B. QU'EST-CE QUE LA "CONVERGENCE JURIDIQUE" ?
L'Institut monétaire européen a établi un
" vademecum " de la convergence juridique, qui peut servir
de grille
d'analyse au présent projet.
Le SEBC aura la compétence et la charge exclusives d'élaborer et
de mettre en oeuvre la politique monétaire. Cette indépendance
vis-à-vis des autorités politiques permettra au SEBC
d'élaborer une politique monétaire axée sur l'objectif de
stabilité des prix inscrit dans les statuts. Cette indépendance
suppose également que le Système dispose des pouvoirs
nécessaires à la mise en oeuvre des décisions de politique
monétaire.
L'indépendance de la banque centrale est essentielle pour la
crédibilité du passage à l'Union monétaire et
constitue ainsi une condition préalable à l'Union
monétaire. Les aspects institutionnels de l'Union monétaire
supposent que les attributions monétaires actuellement détenues
par les Etats membres soient exercées au sein du nouveau système.
L'indépendance d'une banque centrale trouve ses limites dans les statuts
définissant son objectif et l'étendue de ses pouvoirs ainsi que
dans l'examen de son action par le pouvoir judiciaire.

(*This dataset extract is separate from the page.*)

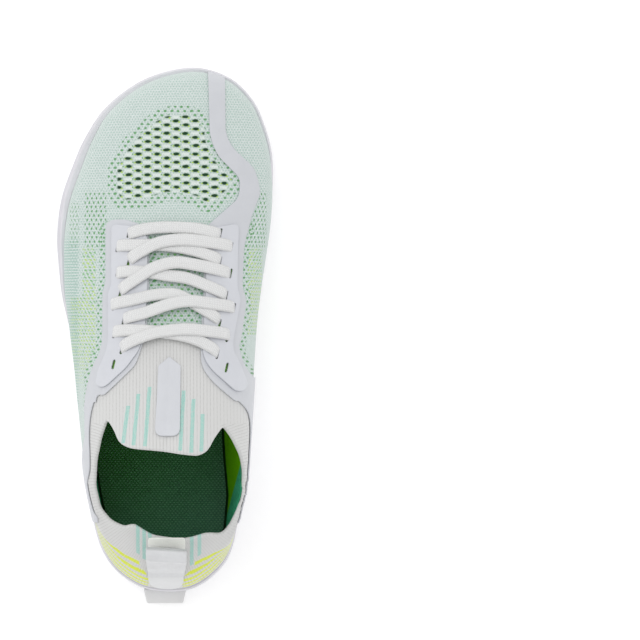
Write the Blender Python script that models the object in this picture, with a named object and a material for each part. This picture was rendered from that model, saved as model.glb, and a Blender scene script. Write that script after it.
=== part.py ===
# A knit barefoot running shoe for the left foot, standing empty on its sole.
# Metres, +Z up, +Y to the toe, +X to the big-toe side, origin under the middle of the shoe.

import math
from collections import namedtuple

import bmesh
import bpy
from mathutils import Matrix, Vector

# Main sizes of the shoe
SOLE_LENGTH = 0.279
BALL_WIDTH = 0.1157
INSTEP_HEIGHT = 0.110
HEEL_LIP_REACH = 0.0062

# Sole
LUG_DEPTH = 0.0016
FLOOR_THICKNESS = 0.0034
RIM_HEIGHT = 0.017
RIM_WIDTH = 0.0042
SOLE_FLARE = 0.0015
TOE_SPRING = 0.004
SPRING_START = 0.70
LUG_INSET = 0.007
LUG_LENGTH = 0.0115
LUG_PITCH = 0.016
FLEX_GROOVE = 0.005
LUG_SLANT = 0.16
HEEL_LIP_WIDTH = 0.0214
HEEL_LIP_TOP = 0.0095
HEEL_LIP_BOTTOM = 0.0035

# Upper and what lies in and on it
GAP = 0.0003
KNIT_WALL = 0.0020
SIDE_BULGE = 0.0036
INSOLE_THICKNESS = 0.003
FILM_THICKNESS = 0.0007
PANEL_THICKNESS = 0.0008
TAB_THICKNESS = 0.0010
LACE_WIDTH = 0.0058
LACE_THICKNESS = 0.0012
SLOT_LENGTH = 0.0072
SLOT_WIDTH = 0.0030
WEBBING_WIDTH = 0.0208
WEBBING_THICKNESS = 0.0013
LOOP_RISE = 0.0120
LOOP_GAP = 0.0046
COLLAR_HEIGHT = 0.080
LOOP_SEAT_HEIGHT = 0.0755
LOOP_END_HEIGHT = 0.0475
TAPE_WIDTH = 0.0204
TAPE_FRONT = 0.0046
TAPE_BACK = 0.0021

# One row a rib, from the heel's middle (first) to the toe's middle (last). Along is a share of
# SOLE_LENGTH from the back of the heel, across of BALL_WIDTH, heights of INSTEP_HEIGHT. Outer
# is the little-toe side. The wall line is where the knit meets the rim, the spine is where
# the two halves of the rib meet on top.
Rib = namedtuple("Rib", "outer_along outer_across inner_along inner_across "
                 "spine_along spine_across top widest outer_full inner_full")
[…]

L'IME a dressé une liste des caractéristiques de
l'indépendance des banques centrales, en établissant une
distinction entre l'indépendance institutionnelle, personnelle et
financière. Cette analyse de l'IME repose sur plusieurs
hypothèses fondamentales :
- l'indépendance des banques centrales est nécessaire
à l'exercice des pouvoirs et à l'accomplissement des missions et
tâches que le Traité et les statuts assignent à la BCE et
aux banques centrales nationales (BCN) ; c'est dans cette perspective qu'il
faut considérer les différentes caractéristiques de cette
indépendance ;
- ces dernières ne doivent pas être considérées
comme une sorte de droit communautaire dérivé, débordant
le cadre du Traité et des statuts, mais comme des points de
repère pour guider l'appréciation portée sur
l'indépendance des BCN ;
- l'indépendance des banques centrales n'est pas un sujet qui peut
se réduire à des formules arithmétiques ni faire l'objet
d'une application mécanique et la façon dont elle est
réalisée pour chacune des BCN doit donc être
appréciée au cas par cas.
1. L'indépendance institutionnelle
L'indépendance institutionnelle
constitue une
caractéristique de l'indépendance des banques centrales à
laquelle il est expressément fait référence à
l'article 107 du Traité, repris à l'article 7 des statuts. Ces
articles interdisent à la BCE, aux BCN et aux membres de leurs organes
de décision de solliciter ou d'accepter des instructions des
institutions ou organes communautaires, des gouvernements des Etats membres ou
de tout autre organisme. Ils font également obligation aux institutions
et organes communautaires et aux gouvernements des Etats membres de ne pas
chercher à influencer les membres des organes de décision de la
BCE ni des organes de décision des BCN susceptibles d'être
impliqués dans la conduite des missions relatives au SEBC
2(
*
)
.
La référence aux missions et tâches du SEBC dans l'article
107 du Traité signifie que l'obligation d'indépendance s'applique
à toutes les missions relatives au SEBC. Dans d'autres domaines
d'activité, il n'est pas interdit de donner des instructions. Cela
concerne notamment la réalisation, par les BCN, d'autres missions
autorisées dans les limites de l'article 14.4 des statuts, qui dispose
que les BCN peuvent exercer d'autres fonctions que celles
spécifiées dans les statuts, à moins que le Conseil des
gouverneurs ne décide, à la majorité des deux tiers des
suffrages exprimés, qu'elles interfèrent avec les objectifs et
missions du SEBC.
Cette interdiction de donner des instructions et de tenter d'exercer une
influence s'applique à toutes les sources d'influence extérieure
s'exerçant sur les BCN dans des domaines relatifs au SEBC qui les
empêcheraient de respecter le Traité et les statuts.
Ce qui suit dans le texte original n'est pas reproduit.